I see some privacy issues with eliminating the intermediary. In particular, in the model you show, DMV gets to see what RPs are asking for the user's age or address. There are situations and users that would object to that.
I don't have in mind a D&B type of intermediary, though. Once the identity ecosystem gets built out, the user might have several sources for, say, an assertion that he/she is over 21. The multiple sources might have different levels of trust, might be in different domains (e.g., healthcare vs. banking), and there might be different costs associated with obtaining an assertion from each. Some sort of negotiation might be needed to determine which one to use, and I see the user's agent as intermediating this. In addition, it might not be obvious where to get some assertions: which DMV do you query? There are corner cases where the user's mailing address might not give the right answer.
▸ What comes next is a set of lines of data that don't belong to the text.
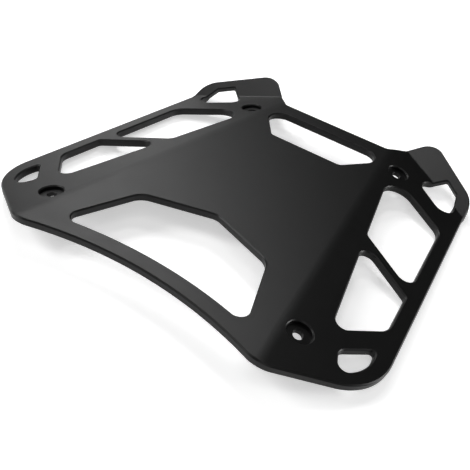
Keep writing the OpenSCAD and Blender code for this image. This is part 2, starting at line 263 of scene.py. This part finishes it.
cut_edge = [np.concatenate([broken(edge, True), broken(edge, False)])]
bore = bore_r - seat_r
hole_edge = [
    np.concatenate([broken(seat_edge, True), [[0, seat_z, -1, 0]]]),
    np.array([[0, seat_z, 0, 1], [bore + bore_edge, seat_z, 0, 1]]),
    np.array([[bore + bore_edge, seat_z, -0.7, 0.7], [bore, seat_z - bore_edge, -0.7, 0.7]]),
    np.concatenate([[[bore, seat_z - bore_edge, -1, 0]], broken(bore_edge, False, bore)]),
]
outlines = [(rim, cut_edge), (deck_window, cut_edge), (deck_slot, cut_edge)]
for piece in (near_window, far_window, ear_window, corner_slot):
    outlines += [(piece, cut_edge), ((piece * [-1, 1])[::-1], cut_edge)]
outlines += [(arc([s * x, y], seat_r, 0, 360 - step_turn), hole_edge) for x, y in screws for s in (1, -1)]

flat, height, quads, normals, top_loops, under_loops = [], [], [], [], [], []
count = 0
for k, (outline, strips) in enumerate(outlines):
    p, left = dense(outline)
    area = np.sum(p[:, 0] * np.roll(p[:, 1], -1) - np.roll(p[:, 0], -1) * p[:, 1])
    if (area > 0) != (k == 0):
        p, left = p[::-1], -left[::-1]
    n = len(p)
    i = np.arange(n)
    top_loops.append(count + i)
    for s, strip in enumerate(strips):
        # A strip after the first starts on the last ring of the one before it.
        first = count - n if s else count
        rows = strip[1:] if s else strip
        flat += [p + e * left for e in rows[:, 0]]
        height += [np.full(n, z) for z in rows[:, 1]]
        count += n * len(rows)
        for j in range(len(strip) - 1):
            a, b = first + j * n + i, first + j * n + (i + 1) % n
            quads.append(np.column_stack([a, a + n, b + n, b]))
            v, w = [np.column_stack([left * m[2], np.full(n, m[3])]) for m in strip[j:j + 2]]
            normals.append(np.stack([v, w, np.roll(w, -1, 0), np.roll(v, -1, 0)], 1))
    under_loops.append(count - n + i)
flat, height = np.concatenate(flat), np.concatenate(height)


def inside(q, loops):
    """Which points lie in the plate's material: those with an odd number of crossings to their right."""
    hit, chunk = np.zeros(len(q), int), 2000
    for a in loops:
        b = np.roll(a, -1, 0)
        for m in range(0, len(q), chunk):
            y = q[m:m + chunk, 1][:, None]
            cross = (a[:, 1] > y) != (b[:, 1] > y)
            with np.errstate(divide="ignore", invalid="ignore"):
                x = a[:, 0] + (y - a[:, 1]) * (b[:, 0] - a[:, 0]) / (b[:, 1] - a[:, 1])
            hit[m:m + chunk] += (cross & (x > q[m:m + chunk, 0][:, None])).sum(1)
    return hit % 2 == 1


def bend_rows(line, half, lo, hi, apart, rows=9):
    """A grid of points along a bend: rows across it from -half to half, and one every apart mm along it."""
    q, s = np.meshgrid(np.linspace(-half, half, rows), np.arange(lo, hi, apart))
    return (q.ravel()[:, None] + line[1]) * along(line[0]) + s.ravel()[:, None] * along(line[0] + 90)


grid = np.concatenate([bend_rows(wing_bend, wing_top_r * wing_angle / 2, -160, 180, 3.0),
                       bend_rows(ear_bend, ear_bend_r * ear_angle / 2, -110, 60, 1.5)])
grid = np.concatenate([grid, grid * [-1, 1]])


def fill(points, loops, up, clear_sq=0.3):
    """All points with the bends' rows added, and the triangles of one face between its outlines.

    Of those rows only points inside the material count, whose squared distance from every outline is above
    clear_sq, in mm2."""
    ring, shapes = np.concatenate(loops), [points[loop] for loop in loops]
    g = grid[inside(grid, shapes)]
    gap = (g[:, 0][:, None] - points[ring, 0]) ** 2 + (g[:, 1][:, None] - points[ring, 1]) ** 2
    g = g[gap.min(1) > clear_sq]
    ids = np.concatenate([ring, len(points) + np.arange(len(g))])
    points = np.concatenate([points, g])
    edges, m = [], 0
    for loop in loops:
        i = np.arange(len(loop))
        edges += np.column_stack([m + i, m + (i + 1) % len(loop)]).tolist()
        m += len(loop)
    _, _, tris, origin, _, _ = delaunay_2d_cdt([Vector(p) for p in points[ids]], edges, [], 0, 1e-5)
    tri = ids[np.array([o[0] for o in origin])[np.array(tris)]]
    tri = tri[inside(points[tri].mean(1), shapes)]
    a, b, c = points[tri[:, 0]], points[tri[:, 1]], points[tri[:, 2]]
    turn = (b - a)[:, 0] * (c - a)[:, 1] - (b - a)[:, 1] * (c - a)[:, 0]
    tri[(turn > 0) != up] = tri[(turn > 0) != up][:, ::-1]
    return points, tri


flat, top = fill(flat, top_loops, True)
height = np.concatenate([height, np.zeros(len(flat) - len(height))])
flat, under = fill(flat, under_loops, False)
height = np.concatenate([height, np.full(len(flat) - len(height), -plate_t)])
quads, normals = np.concatenate(quads), np.concatenate(normals)
corners = np.concatenate([quads.ravel(), top.ravel(), under.ravel()])
upright = np.concatenate([normals.reshape(-1, 3), np.tile([0.0, 0, 1], (top.size, 1)),
                          np.tile([0.0, 0, -1], (under.size, 1))])
place, _ = folded(flat, height, np.zeros((len(flat), 3)))
_, upright = folded(flat[corners], height[corners], upright)
upright /= np.linalg.norm(upright, axis=1)[:, None]
mesh = bpy.data.meshes.new("plate")
mesh.from_pydata((place / 1000).tolist(), [], quads.tolist() + top.tolist() + under.tolist())
mesh.shade_smooth()
mesh.normals_split_custom_set(upright.tolist())
plate = bpy.data.objects.new("plate", mesh)
bpy.context.collection.objects.link(plate)


# Black satin powder coat, sprayed dry and baked on: a dark skin whose sheen spreads each light wide, with
# a fine grain of a third of a millimetre, and a roughness that drifts over patches of 17 mm. Its IOR is
# below the usual 1.5, so that walls that face the pale floor stay dark.
grain_mm, patch_mm, grain_depth = 1 / 3, 16.67, 0.00003


def linear(code):
    """A colour written as sRGB hex, as the shader wants it: the sRGB curve undone for each channel."""
    c = np.array([int(code[i:i + 2], 16) for i in (1, 3, 5)]) / 255
    c = np.where(c <= 0.04045, c / 12.92, ((c + 0.055) / 1.055) ** 2.4)
    return (*c.tolist(), 1.0)


def add(of, kind, settings={}, links={}):
    """Adds a node, sets its values and sockets, and links its inputs, by name or number, to outputs."""
    node = of.node_tree.nodes.new(kind)
    for name, value in settings.items():
        if name in node.inputs:
            node.inputs[name].default_value = value
        else:
            setattr(node, name, value)
    for name, socket in links.items():
        of.node_tree.links.new(socket, node.inputs[name])
    return node


coat = bpy.data.materials.new("black satin powder coat")
coat.use_nodes = True
coat.node_tree.nodes.clear()
place_on = add(coat, "ShaderNodeTexCoord").outputs["Object"]
grain = add(coat, "ShaderNodeTexNoise", {"Scale": 1000 / grain_mm, "Detail": 2.0}, {"Vector": place_on})
patch = add(coat, "ShaderNodeTexNoise", {"Scale": 1000 / patch_mm, "Detail": 3.0}, {"Vector": place_on})
bump = add(coat, "ShaderNodeBump", {"Strength": 0.5, "Distance": grain_depth},
           {"Height": grain.outputs["Fac"]})
rough = add(coat, "ShaderNodeMapRange", {"To Min": 0.40, "To Max": 0.46}, {"Value": patch.outputs["Fac"]})
skin = add(coat, "ShaderNodeBsdfPrincipled", {"Base Color": linear("#090909"), "IOR": 1.33},
           {"Roughness": rough.outputs["Result"], "Normal": bump.outputs["Normal"]})
add(coat, "ShaderNodeOutputMaterial", {}, {"Surface": skin.outputs["BSDF"]})
mesh.materials.append(coat)
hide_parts("rack_plate")
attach(plate, "root")

# The studio has a white paper floor, wide enough to reach the horizon. The camera and the gloss see it
# glow as well, and more so further out, where the lamps' own light ends. The rack's shadow stays on it.
floor_z, floor_half = -0.0227, 30


def rays(of):
    """The camera ray of a material or the world, and the larger of its glossy and transmission rays."""
    path = add(of, "ShaderNodeLightPath").outputs
    gloss = add(of, "ShaderNodeMath", {"operation": "MAXIMUM"},
                {0: path["Is Glossy Ray"], 1: path["Is Transmission Ray"]})
    return path["Is Camera Ray"], gloss.outputs[0]


floor_mesh = bpy.data.meshes.new("floor")
around = np.array([(-1, -1), (1, -1), (1, 1), (-1, 1)]) * floor_half
floor_mesh.from_pydata(np.column_stack([around, np.full(4, floor_z)]).tolist(), [], [(0, 1, 2, 3)])
floor = bpy.data.objects.new("floor", floor_mesh)
bpy.context.collection.objects.link(floor)
paper = bpy.data.materials.new("white paper")
paper.use_nodes = True
paper.node_tree.nodes.clear()
matt = add(paper, "ShaderNodeBsdfDiffuse", {"Color": linear("#f4f4f4")}).outputs[0]
spot_on = add(paper, "ShaderNodeTexCoord")
far_off = add(paper, "ShaderNodeVectorMath", {"operation": "LENGTH"}, {"Vector": spot_on.outputs["Object"]})
evened = add(paper, "ShaderNodeMapRange", {"From Min": 0.4, "From Max": 2.5, "To Min": 0.5, "To Max": 1.0},
             {"Value": far_off.outputs["Value"]})
glow = add(paper, "ShaderNodeEmission", {"Color": (1, 1, 1, 1)}, {"Strength": evened.outputs["Result"]})
seen = add(paper, "ShaderNodeAddShader", {}, {0: matt, 1: glow.outputs[0]})
camera_ray, gloss_ray = rays(paper)
looked_at = add(paper, "ShaderNodeMath", {"operation": "MAXIMUM"}, {0: camera_ray, 1: gloss_ray})
pick = add(paper, "ShaderNodeMixShader", {}, {0: looked_at.outputs[0], 1: matt, 2: seen.outputs[0]})
add(paper, "ShaderNodeOutputMaterial", {}, {"Surface": pick.outputs[0]})
floor_mesh.materials.append(paper)

# The room is dim, so that the black faces stay black. The camera sees white beyond the floor, and gloss
# and glass see it too, as a low white wall that fades out 2 to 5 degrees above the floor.
world = bpy.data.worlds.new("studio")
bpy.context.scene.world = world
world.use_nodes = True
world.node_tree.nodes.clear()
camera_ray, gloss_ray = rays(world)
looks = add(world, "ShaderNodeTexCoord")
rise = add(world, "ShaderNodeSeparateXYZ", {}, {"Vector": looks.outputs["Generated"]})
wall = add(world, "ShaderNodeMapRange", {"From Min": 0.03, "From Max": 0.09, "To Min": 1.0, "To Max": 0.0},
           {"Value": rise.outputs["Z"]})
walled = add(world, "ShaderNodeMath", {"operation": "MULTIPLY"}, {0: gloss_ray, 1: wall.outputs["Result"]})
looked_at = add(world, "ShaderNodeMath", {"operation": "MAXIMUM"}, {0: camera_ray, 1: walled.outputs[0]})
level = add(world, "ShaderNodeMapRange", {"To Min": 0.005, "To Max": 1.0}, {"Value": looked_at.outputs[0]})
room = add(world, "ShaderNodeBackground", {"Color": (1, 1, 1, 1)}, {"Strength": level.outputs["Result"]})
add(world, "ShaderNodeOutputWorld", {}, {"Surface": room.outputs[0]})

# Four square soft boxes stand behind the rack on the left, and their sheen fades across the deck from left
# to right. One on each side lights the edges, and two in front fill the rest. Each is given by the
# direction it stands in, from the near side towards the right, its height, both in degrees, its distance
# and size in metres, and its power in watts.
for name, around, up, away, size, power in (
        ("sheen", -130, 43, 1.5, 0.5, 6.6),
        ("sheen far", -145, 45, 1.5, 0.5, 1.8),
        ("sheen low", -130, 15, 1.5, 0.5, 1.4),
        ("ears", -159, 65, 0.67, 0.15, 0.75),
        ("left", -62, 33, 1.5, 0.5, 10.0),
        ("right", 118, 8, 1.5, 0.5, 14.0),
        ("front low", 30, 38, 1.5, 0.8, 3.0),
        ("front high", 30, 70, 1.5, 0.8, 3.0)):
    a, e = np.radians([around, up])
    at = Vector((np.sin(a) * np.cos(e), -np.cos(a) * np.cos(e), np.sin(e))) * away
    lamp = bpy.data.lights.new(name, "AREA")
    lamp.shape, lamp.size, lamp.energy = "SQUARE", size, power
    box = bpy.data.objects.new(name, lamp)
    box.location = at
    box.rotation_euler = (-at).to_track_quat("-Z", "Y").to_euler()
    bpy.context.collection.objects.link(box)

# The camera stands where the photograph was taken from, right of the middle and 34 degrees above the deck.
# Its place was fitted in mm with the deck 1 mm higher, as a turn about an axis and the rack's middle as
# seen from the lens, looking along +Z with +Y down.
turn = Vector((2.10383881, 0.721071086, -0.154323685))
away = Vector((5.32150620, -28.0025578, 508.655590))
lens_px, photo_px, deck_up = 700.106, 470, 1
view = Matrix.Rotation(turn.length, 3, turn)
lens = bpy.data.cameras.new("camera")
lens.sensor_width, lens.lens = 36.0, 36.0 * lens_px / photo_px
lens.clip_start = 0.01
camera = bpy.data.objects.new("camera", lens)
spot = -(view.transposed() @ away) - Vector((0, 0, deck_up))
camera.matrix_world = (Matrix.Translation(spot / 1000)
                       @ (view.transposed() @ Matrix.Diagonal((1, -1, -1))).to_4x4())
bpy.context.collection.objects.link(camera)
bpy.context.scene.camera = camera
bpy.context.scene.view_settings.view_transform = "Standard"
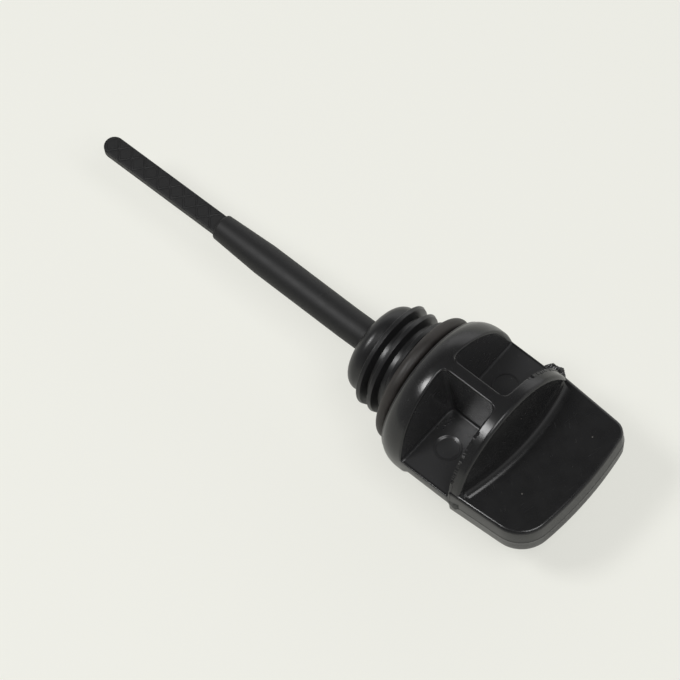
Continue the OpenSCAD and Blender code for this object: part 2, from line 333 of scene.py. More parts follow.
def turned_body(s, st):
    """Stem, plug, neck, flanges and dome"""
    stem_r, front_r = s.stem_d / 2, s.stem_front_d / 2
    bevel, fillet, chamfer = 0.4 * MM, 1.2 * MM, 0.25 * MM
    ring_step = 5 * MM
    front_steps, rim_steps = 60, 12
    profile = [(st.shoulder_x, front_r - bevel * 2)]
    profile += arc(st.shoulder_x + bevel, front_r - bevel, bevel, 180, 90, 5)
    profile += [(st.shoulder_x + s.stem_taper_len, stem_r)]
    profile += [(st.nose_x - fillet - k * ring_step, stem_r) for k in (3, 2, 1)]
    profile += arc(st.nose_x - fillet, stem_r + fillet, fillet, -90, 0, 8)
    profile += nose_line(s, st)
    profile += [(-st.neck_len - TINY, st.root_r), (-st.neck_len, st.neck_r - chamfer),
                (-st.neck_len + chamfer, st.neck_r), (-chamfer, st.neck_r),
                (0, st.neck_r + chamfer)]
    corner_r = st.flange_r - s.big_flange_round
    for k in range(front_steps + 1):
        turn = 180 - 90 * k / front_steps
        bump = RIDGE_RISE * math.exp(-((turn - RIDGE_TURN) / RIDGE_SPREAD) ** 2)
        x, r = arc(s.big_flange_round, corner_r, s.big_flange_round + bump, turn, turn, 1)[0]
        profile.append((x * FRONT_STRETCH, r))
    start = s.big_flange_round * FRONT_STRETCH
    profile += [(start + (st.rim_x1 - start) * k / rim_steps, st.flange_r)
                for k in range(1, rim_steps)]
    edge, ball, middle = dome_shape(s, st)
    profile += arc(st.rim_x1, edge, s.small_flange_round, 90, 0, 8)
    profile += arc(middle, 0, ball, math.degrees(math.asin(edge / ball)), 1, 24)[1:]
    return turned("turned_body", profile, s.segments)


def rounding(depth, radius):
    """How far a rounded edge stands back at a depth below the corner it replaces"""
    left = max(0.0, min(radius, radius - depth))
    return radius - math.sqrt(radius ** 2 - left ** 2)


def pocket_floor_line(s, st):
    """The pocket's floor across the cap as (y, z): over the rib's edge, down its side, out past the drum"""
    r, edge, fillet = st.flange_r, s.pocket_mouth, s.pocket_floor
    y_top, z_floor = s.rib_t / 2, s.web_t / 2
    crown = math.sqrt(r ** 2 - y_top ** 2)
    y_foot = y_top + s.rib_draft
    y_end = math.sqrt(r ** 2 - z_floor ** 2)
    # roundings over the rib's crown and at the web's outer edge
    brow, lip = 0.55 * edge, 0.4 * edge
    above = 0.02 * MM
    side_steps, floor_steps = 12, 16
    line = [(y_top - brow, crown + above)]
    line += [(y_top - brow + brow * math.sin(a), crown - brow + brow * math.cos(a)) for a in QUARTER[1:]]
    line += [(y_top + s.rib_draft * k / side_steps,
              crown - brow - (crown - brow - z_floor - fillet) * k / side_steps)
             for k in range(1, side_steps)]
    line += arc(y_foot + fillet, z_floor + fillet, fillet, 180, 270, 6)
    line += [(y_foot + fillet + (y_end - lip - y_foot - fillet) * k / floor_steps, z_floor)
             for k in range(1, floor_steps)]
    line += arc(y_end - lip, z_floor - lip, lip, 90, 5, 6)
    return line + [(r + MM, line[-1][1])]


def pocket(s, st, side, level):
    """Cutter for one pocket: leaning wall, rounded corners, filleted foot and rounded mouth"""
    r, edge, fillet, corner = st.flange_r, s.pocket_mouth, s.pocket_floor, s.pocket_corner
    lean = math.tan(s.pocket_draft)
    y_top, z_floor = s.rib_t / 2, s.web_t / 2
    crown = math.sqrt(r ** 2 - y_top ** 2)
    # depths of the mouth's rounding below the drum, and two rows outside it that flare
    depths = [edge * (1 - math.sin(a)) for a in QUARTER] + [-0.4 * MM, -2 * MM]
    flare = 0.5
    rings = []
    for y, z_low in pocket_floor_line(s, st):
        foot = [z_low + fillet * (1 - math.cos(a)) for a in QUARTER]
        wall = [math.sqrt(max(0, (r - depth) ** 2 - y ** 2)) for depth in depths]
        between = [foot[-1] + (wall[0] - foot[-1]) * k / 10 for k in range(1, 10)]
        heights = []
        for z in foot + between + wall:
            heights.append(max(z, z_low, heights[-1] if heights else z_low))
        left, right = [], []
        for z in heights:
            depth = r - math.hypot(y, z)
            rib_side = y_top + s.rib_draft * (crown - z) / (crown - z_floor)
            inset = rounding(max(0, y - rib_side), corner) + rounding(z - z_low, fillet)
            inset -= rounding(max(depth, 0), edge) + max(0, -depth) * flare
            left.append((st.pocket_x0 - (z - z_floor) * lean + inset, z))
            right.append((st.pocket_x1 - inset, z))
        outline = left[::-1] + right
        rings.append([(x, side * y, level * z) for x, z in outline])
    return loft("pocket", rings)


def handle_side(s, st, corner, inset, n=10):
    """The far half of the handle's outline, from its root to the tip on the axis"""
    slope = s.handle_taper / 2 / s.handle_len
    lean = math.atan(slope)
    centre_x = st.end_x - s.handle_end_r
    # middle of the corner's circle, which touches the side and the curved end
    cx = st.end_x - corner
    for _ in range(8):
        cy = s.handle_w / 2 - slope * (cx - st.rim_x1) - corner / math.cos(lean)
        cx = centre_x + math.sqrt((s.handle_end_r - corner) ** 2 - cy ** 2)
    end_angle = math.degrees(math.atan2(cy, cx - centre_x))
    start_x = st.pocket_x1 + 0.5 * MM
    start_y = s.handle_w / 2 - slope * (start_x - st.rim_x1) - inset / math.cos(lean)
    outline = [(start_x, start_y)]
    outline += arc(cx, cy, corner - inset, 90 - math.degrees(lean), end_angle, n)
    outline += arc(centre_x, 0, s.handle_end_r - inset, end_angle, 0, 12)[1:]
    return outline


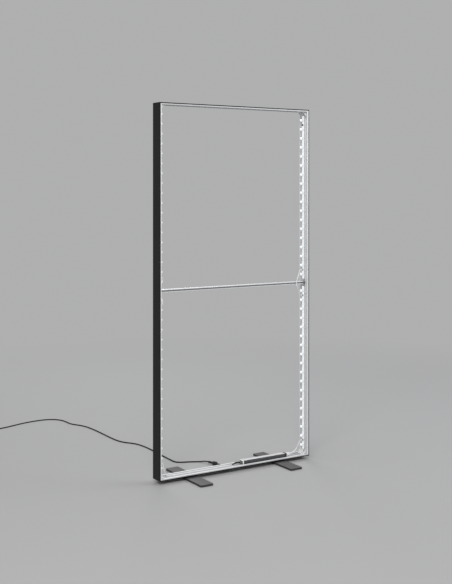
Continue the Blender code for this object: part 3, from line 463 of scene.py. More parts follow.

I described some of this in a presentation I gave a few years ago, which is at http://www.slideshare.net/jim_fenton/identity-systems-8537393 , slides 20-23.
Jim, I agree completely the identity of the RP should usually be hidden. We ca do that at the API level on the client side can't we? And to your earlier point, indeed, not everyone on the bus should see all the traffic. Maybe bus is a weak or distracting pattern. So we probably agree on most matters ... except ... I have a using intermediaries for protecting privacy because that only pushes the promise-not-to-tell from one place to another. I'm more comfortable myself with established RPs making that kinda promise than new start-ups operating under new business models and breaking new regulatory ground as they are in federated ID.